**Provided data**:

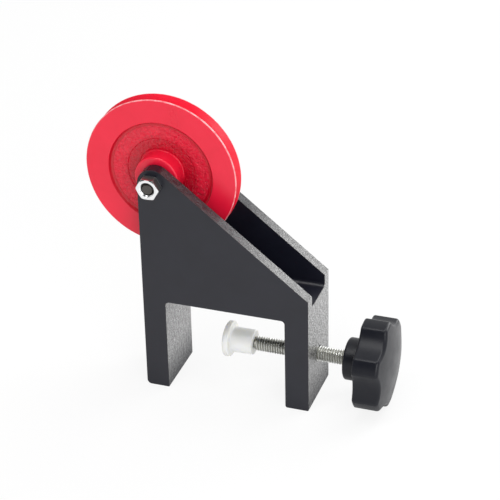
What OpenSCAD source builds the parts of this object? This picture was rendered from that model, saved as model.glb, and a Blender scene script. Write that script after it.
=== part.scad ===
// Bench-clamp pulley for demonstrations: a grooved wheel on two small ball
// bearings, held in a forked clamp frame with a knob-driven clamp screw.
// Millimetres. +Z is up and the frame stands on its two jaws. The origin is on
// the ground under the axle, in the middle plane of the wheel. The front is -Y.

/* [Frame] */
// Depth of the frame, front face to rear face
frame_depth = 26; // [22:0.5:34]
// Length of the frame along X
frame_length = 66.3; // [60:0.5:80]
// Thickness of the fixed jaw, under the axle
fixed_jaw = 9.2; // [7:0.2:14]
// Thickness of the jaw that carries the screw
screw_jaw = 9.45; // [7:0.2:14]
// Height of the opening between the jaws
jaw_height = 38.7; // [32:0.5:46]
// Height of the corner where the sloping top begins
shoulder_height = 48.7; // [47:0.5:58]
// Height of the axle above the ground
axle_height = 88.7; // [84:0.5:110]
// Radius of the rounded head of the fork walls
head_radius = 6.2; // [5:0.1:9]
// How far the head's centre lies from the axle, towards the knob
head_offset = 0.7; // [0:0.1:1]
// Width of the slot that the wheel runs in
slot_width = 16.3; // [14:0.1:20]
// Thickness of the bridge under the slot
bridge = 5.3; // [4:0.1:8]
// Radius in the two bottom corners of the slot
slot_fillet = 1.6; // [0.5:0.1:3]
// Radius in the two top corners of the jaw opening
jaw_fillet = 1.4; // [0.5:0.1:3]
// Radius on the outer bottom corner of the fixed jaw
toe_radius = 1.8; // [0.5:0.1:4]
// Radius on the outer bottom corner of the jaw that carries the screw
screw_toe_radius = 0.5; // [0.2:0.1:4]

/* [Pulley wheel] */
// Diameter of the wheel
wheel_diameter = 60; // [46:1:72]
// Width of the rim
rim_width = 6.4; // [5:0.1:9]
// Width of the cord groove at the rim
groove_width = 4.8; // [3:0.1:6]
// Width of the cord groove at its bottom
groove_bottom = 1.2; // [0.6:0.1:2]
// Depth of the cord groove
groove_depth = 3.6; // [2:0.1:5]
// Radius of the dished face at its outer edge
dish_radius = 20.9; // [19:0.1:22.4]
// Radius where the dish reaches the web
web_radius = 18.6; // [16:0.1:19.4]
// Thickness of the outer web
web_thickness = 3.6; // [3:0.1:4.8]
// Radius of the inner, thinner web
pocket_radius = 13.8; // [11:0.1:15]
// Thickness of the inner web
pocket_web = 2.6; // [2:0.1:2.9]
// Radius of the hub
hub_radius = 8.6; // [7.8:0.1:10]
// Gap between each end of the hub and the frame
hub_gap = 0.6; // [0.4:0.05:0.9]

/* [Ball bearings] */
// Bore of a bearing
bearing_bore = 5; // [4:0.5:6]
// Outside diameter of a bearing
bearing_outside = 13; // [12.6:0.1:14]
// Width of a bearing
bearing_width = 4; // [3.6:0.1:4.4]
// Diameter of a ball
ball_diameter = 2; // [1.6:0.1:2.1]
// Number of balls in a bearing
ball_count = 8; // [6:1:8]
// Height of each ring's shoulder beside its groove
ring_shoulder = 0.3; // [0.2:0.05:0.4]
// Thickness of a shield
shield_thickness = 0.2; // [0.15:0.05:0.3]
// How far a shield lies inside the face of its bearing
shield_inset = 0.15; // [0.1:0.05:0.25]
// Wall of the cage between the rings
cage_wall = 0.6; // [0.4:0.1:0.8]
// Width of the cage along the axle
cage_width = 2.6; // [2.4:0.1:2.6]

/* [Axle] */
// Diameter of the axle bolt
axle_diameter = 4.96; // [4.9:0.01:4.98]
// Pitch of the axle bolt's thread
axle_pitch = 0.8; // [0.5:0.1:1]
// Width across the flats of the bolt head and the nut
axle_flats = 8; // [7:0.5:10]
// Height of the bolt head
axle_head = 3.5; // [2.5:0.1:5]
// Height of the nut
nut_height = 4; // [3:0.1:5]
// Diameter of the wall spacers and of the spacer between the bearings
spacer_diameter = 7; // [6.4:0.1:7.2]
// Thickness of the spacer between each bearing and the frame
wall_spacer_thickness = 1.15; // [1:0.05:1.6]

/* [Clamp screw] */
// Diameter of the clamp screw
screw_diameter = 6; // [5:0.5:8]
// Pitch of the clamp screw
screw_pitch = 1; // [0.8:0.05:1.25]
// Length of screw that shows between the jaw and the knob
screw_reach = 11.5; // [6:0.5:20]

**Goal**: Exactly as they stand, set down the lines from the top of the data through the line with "screw_toe_radius = 0.5; // [0.2:0.1:4]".

**Solution**:
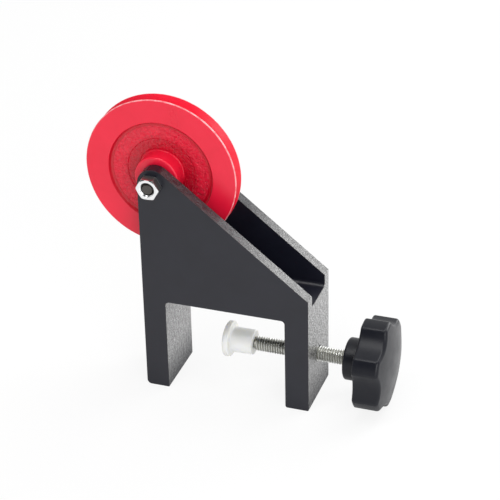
What OpenSCAD source builds the parts of this object? This picture was rendered from that model, saved as model.glb, and a Blender scene script. Write that script after it.
=== part.scad ===
// Bench-clamp pulley for demonstrations: a grooved wheel on two small ball
// bearings, held in a forked clamp frame with a knob-driven clamp screw.
// Millimetres. +Z is up and the frame stands on its two jaws. The origin is on
// the ground under the axle, in the middle plane of the wheel. The front is -Y.

/* [Frame] */
// Depth of the frame, front face to rear face
frame_depth = 26; // [22:0.5:34]
// Length of the frame along X
frame_length = 66.3; // [60:0.5:80]
// Thickness of the fixed jaw, under the axle
fixed_jaw = 9.2; // [7:0.2:14]
// Thickness of the jaw that carries the screw
screw_jaw = 9.45; // [7:0.2:14]
// Height of the opening between the jaws
jaw_height = 38.7; // [32:0.5:46]
// Height of the corner where the sloping top begins
shoulder_height = 48.7; // [47:0.5:58]
// Height of the axle above the ground
axle_height = 88.7; // [84:0.5:110]
// Radius of the rounded head of the fork walls
head_radius = 6.2; // [5:0.1:9]
// How far the head's centre lies from the axle, towards the knob
head_offset = 0.7; // [0:0.1:1]
// Width of the slot that the wheel runs in
slot_width = 16.3; // [14:0.1:20]
// Thickness of the bridge under the slot
bridge = 5.3; // [4:0.1:8]
// Radius in the two bottom corners of the slot
slot_fillet = 1.6; // [0.5:0.1:3]
// Radius in the two top corners of the jaw opening
jaw_fillet = 1.4; // [0.5:0.1:3]
// Radius on the outer bottom corner of the fixed jaw
toe_radius = 1.8; // [0.5:0.1:4]
// Radius on the outer bottom corner of the jaw that carries the screw
screw_toe_radius = 0.5; // [0.2:0.1:4]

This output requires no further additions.